(Your task):
Only one span of the listing below is wanted: the lines from the one with "splinters that stayed" through the one with "import math", reproduced exactly, both ends kept.

-=-=-

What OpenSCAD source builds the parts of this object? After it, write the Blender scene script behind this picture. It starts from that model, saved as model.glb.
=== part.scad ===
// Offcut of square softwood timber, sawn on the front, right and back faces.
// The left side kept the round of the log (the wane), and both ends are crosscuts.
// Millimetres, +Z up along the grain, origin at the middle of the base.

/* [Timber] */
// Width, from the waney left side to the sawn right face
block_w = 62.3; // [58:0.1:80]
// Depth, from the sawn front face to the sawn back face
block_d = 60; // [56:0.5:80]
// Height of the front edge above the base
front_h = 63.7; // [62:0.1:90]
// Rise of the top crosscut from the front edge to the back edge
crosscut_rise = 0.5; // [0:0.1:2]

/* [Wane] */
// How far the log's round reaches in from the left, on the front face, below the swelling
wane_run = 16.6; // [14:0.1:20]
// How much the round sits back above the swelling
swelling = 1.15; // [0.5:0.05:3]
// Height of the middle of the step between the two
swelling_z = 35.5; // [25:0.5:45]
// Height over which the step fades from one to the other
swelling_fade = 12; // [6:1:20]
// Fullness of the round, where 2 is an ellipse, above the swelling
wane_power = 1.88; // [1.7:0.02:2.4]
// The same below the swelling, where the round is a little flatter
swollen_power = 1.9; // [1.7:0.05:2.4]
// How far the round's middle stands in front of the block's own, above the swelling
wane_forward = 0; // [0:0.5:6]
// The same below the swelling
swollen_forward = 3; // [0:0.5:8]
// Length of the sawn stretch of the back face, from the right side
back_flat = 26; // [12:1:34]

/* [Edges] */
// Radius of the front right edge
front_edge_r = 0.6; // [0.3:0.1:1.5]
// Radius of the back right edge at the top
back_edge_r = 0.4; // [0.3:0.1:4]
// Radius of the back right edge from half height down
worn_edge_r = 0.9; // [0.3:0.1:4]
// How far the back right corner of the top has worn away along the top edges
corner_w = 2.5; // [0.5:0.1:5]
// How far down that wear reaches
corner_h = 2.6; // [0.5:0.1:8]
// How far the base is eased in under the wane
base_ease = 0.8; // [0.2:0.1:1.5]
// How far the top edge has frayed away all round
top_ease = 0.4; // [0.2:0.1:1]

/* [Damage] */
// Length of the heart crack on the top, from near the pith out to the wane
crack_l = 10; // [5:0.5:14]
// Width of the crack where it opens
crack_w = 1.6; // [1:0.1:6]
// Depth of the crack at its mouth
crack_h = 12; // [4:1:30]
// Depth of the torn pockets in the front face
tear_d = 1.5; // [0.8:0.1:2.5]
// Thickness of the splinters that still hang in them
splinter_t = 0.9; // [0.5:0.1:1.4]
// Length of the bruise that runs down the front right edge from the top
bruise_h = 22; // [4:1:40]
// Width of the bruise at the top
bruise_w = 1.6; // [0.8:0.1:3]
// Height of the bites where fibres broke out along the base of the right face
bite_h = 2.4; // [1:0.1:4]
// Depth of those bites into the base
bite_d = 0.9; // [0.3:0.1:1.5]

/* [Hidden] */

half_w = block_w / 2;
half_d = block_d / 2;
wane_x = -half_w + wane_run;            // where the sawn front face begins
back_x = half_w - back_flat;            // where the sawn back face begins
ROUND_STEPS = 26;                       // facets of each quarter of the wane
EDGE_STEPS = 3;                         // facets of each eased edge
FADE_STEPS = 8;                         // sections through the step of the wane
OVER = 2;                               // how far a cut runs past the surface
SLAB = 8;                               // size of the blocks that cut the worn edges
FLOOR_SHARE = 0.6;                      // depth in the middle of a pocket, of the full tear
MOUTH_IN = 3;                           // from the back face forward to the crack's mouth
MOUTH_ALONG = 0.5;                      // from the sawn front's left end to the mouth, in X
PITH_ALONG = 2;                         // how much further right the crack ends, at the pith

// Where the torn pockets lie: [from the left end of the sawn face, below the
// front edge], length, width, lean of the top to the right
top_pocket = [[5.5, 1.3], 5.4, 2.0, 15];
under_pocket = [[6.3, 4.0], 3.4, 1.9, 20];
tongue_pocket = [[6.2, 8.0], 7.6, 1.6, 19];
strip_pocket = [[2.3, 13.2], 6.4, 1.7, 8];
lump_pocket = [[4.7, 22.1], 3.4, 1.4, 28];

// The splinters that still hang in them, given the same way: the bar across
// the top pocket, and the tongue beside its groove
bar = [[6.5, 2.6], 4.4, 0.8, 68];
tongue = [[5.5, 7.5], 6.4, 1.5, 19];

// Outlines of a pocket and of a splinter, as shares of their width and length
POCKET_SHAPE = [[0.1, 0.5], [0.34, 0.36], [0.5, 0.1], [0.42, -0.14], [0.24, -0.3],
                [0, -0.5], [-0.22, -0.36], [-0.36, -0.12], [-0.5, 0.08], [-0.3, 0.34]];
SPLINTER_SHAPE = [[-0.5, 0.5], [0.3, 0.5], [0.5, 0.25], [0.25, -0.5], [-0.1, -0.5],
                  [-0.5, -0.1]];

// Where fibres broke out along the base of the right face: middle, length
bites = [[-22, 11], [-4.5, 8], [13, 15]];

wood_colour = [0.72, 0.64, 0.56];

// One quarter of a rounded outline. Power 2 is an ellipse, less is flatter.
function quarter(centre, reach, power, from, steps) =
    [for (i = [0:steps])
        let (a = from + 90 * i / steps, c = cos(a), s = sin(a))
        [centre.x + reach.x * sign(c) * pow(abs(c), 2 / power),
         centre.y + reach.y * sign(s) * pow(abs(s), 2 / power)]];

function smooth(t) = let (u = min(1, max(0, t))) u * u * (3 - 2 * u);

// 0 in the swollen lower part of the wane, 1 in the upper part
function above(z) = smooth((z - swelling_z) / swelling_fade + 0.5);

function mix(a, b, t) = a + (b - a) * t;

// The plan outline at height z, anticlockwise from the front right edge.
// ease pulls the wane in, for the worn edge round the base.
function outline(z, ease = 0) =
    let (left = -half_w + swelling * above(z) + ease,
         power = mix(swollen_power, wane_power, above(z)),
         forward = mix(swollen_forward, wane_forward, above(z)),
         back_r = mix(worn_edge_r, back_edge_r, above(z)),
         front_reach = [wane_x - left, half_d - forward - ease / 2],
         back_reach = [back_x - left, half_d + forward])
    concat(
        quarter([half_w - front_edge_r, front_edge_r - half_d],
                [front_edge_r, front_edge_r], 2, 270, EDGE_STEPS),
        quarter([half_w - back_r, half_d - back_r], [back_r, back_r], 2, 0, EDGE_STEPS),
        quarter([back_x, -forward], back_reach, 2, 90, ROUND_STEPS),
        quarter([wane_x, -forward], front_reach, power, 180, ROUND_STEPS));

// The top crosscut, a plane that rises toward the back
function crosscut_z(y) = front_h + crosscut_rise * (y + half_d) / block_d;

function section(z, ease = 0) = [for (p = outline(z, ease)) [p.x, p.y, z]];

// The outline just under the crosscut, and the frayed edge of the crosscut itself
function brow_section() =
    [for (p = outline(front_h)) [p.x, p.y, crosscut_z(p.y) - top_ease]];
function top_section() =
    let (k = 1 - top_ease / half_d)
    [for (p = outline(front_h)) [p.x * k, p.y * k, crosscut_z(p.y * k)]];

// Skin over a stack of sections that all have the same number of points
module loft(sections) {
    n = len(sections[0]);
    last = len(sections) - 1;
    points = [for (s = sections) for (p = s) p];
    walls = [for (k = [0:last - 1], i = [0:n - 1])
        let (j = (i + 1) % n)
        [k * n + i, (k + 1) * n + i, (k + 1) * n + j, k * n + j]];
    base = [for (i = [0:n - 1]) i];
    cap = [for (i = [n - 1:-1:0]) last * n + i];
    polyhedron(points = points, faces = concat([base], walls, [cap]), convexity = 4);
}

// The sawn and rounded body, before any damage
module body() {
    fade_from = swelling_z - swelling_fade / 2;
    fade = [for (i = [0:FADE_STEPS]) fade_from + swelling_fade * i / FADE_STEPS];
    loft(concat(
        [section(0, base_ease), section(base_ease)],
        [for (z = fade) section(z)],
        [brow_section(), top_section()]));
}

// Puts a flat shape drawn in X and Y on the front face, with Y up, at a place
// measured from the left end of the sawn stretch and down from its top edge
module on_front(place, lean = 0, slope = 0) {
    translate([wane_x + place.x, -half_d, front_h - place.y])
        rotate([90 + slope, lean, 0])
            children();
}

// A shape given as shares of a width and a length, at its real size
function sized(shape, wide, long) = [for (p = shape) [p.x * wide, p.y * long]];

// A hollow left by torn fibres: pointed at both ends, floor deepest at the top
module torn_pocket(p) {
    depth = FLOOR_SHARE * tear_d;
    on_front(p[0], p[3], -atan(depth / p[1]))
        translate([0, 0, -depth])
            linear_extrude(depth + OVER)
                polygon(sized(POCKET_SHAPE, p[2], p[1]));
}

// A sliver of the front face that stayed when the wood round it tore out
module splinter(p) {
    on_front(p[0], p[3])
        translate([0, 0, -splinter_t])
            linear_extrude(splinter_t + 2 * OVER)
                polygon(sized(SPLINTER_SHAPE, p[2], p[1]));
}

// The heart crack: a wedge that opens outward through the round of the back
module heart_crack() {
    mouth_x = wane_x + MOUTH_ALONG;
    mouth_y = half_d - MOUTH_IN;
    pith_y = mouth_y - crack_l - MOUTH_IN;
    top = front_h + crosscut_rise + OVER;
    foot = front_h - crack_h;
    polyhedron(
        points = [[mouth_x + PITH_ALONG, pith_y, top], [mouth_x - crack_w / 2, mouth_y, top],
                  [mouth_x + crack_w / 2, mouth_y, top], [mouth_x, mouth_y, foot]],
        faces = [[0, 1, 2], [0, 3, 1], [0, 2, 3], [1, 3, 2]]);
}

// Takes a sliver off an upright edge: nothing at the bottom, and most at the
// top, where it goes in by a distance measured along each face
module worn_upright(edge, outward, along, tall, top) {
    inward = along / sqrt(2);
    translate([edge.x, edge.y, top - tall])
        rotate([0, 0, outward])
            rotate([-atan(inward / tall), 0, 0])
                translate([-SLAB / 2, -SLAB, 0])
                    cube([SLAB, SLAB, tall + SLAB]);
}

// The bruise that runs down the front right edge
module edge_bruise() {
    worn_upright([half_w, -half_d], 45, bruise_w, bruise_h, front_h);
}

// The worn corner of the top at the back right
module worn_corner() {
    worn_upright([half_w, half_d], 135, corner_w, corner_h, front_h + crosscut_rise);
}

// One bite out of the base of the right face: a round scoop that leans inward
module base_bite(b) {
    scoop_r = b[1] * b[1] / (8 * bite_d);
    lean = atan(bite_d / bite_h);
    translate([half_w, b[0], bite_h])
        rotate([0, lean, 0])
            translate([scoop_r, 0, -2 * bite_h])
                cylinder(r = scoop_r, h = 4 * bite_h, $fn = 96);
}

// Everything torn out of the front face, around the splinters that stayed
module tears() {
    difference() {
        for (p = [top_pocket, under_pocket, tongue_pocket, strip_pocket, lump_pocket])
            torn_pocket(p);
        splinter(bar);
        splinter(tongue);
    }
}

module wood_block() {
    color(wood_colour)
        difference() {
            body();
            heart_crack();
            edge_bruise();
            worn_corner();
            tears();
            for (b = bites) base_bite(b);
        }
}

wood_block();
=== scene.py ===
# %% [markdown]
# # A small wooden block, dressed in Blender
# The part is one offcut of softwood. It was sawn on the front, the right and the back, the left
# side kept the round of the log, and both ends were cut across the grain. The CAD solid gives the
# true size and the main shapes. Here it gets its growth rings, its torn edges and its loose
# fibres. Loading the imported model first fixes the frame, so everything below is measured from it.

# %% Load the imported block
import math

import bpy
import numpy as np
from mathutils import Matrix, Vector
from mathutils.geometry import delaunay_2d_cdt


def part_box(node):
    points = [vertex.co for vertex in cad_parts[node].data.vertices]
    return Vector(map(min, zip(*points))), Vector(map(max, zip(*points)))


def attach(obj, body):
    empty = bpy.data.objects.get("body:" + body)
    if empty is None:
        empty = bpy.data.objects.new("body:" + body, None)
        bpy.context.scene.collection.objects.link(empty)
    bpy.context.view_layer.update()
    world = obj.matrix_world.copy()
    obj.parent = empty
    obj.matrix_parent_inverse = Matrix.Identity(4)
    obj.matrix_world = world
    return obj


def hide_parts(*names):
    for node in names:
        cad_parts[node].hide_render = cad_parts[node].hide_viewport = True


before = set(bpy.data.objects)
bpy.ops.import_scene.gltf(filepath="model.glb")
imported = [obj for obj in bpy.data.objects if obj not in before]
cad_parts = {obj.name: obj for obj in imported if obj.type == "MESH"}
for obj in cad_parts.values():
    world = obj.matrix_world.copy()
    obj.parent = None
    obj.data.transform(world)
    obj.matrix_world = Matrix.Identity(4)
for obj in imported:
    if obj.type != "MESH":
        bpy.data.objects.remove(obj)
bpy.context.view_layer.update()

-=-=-

(Answer):
// Everything torn out of the front face, around the splinters that stayed
module tears() {
    difference() {
        for (p = [top_pocket, under_pocket, tongue_pocket, strip_pocket, lump_pocket])
            torn_pocket(p);
        splinter(bar);
        splinter(tongue);
    }
}

module wood_block() {
    color(wood_colour)
        difference() {
            body();
            heart_crack();
            edge_bruise();
            worn_corner();
            tears();
            for (b = bites) base_bite(b);
        }
}

wood_block();
=== scene.py ===
# %% [markdown]
# # A small wooden block, dressed in Blender
# The part is one offcut of softwood. It was sawn on the front, the right and the back, the left
# side kept the round of the log, and both ends were cut across the grain. The CAD solid gives the
# true size and the main shapes. Here it gets its growth rings, its torn edges and its loose
# fibres. Loading the imported model first fixes the frame, so everything below is measured from it.

# %% Load the imported block
import math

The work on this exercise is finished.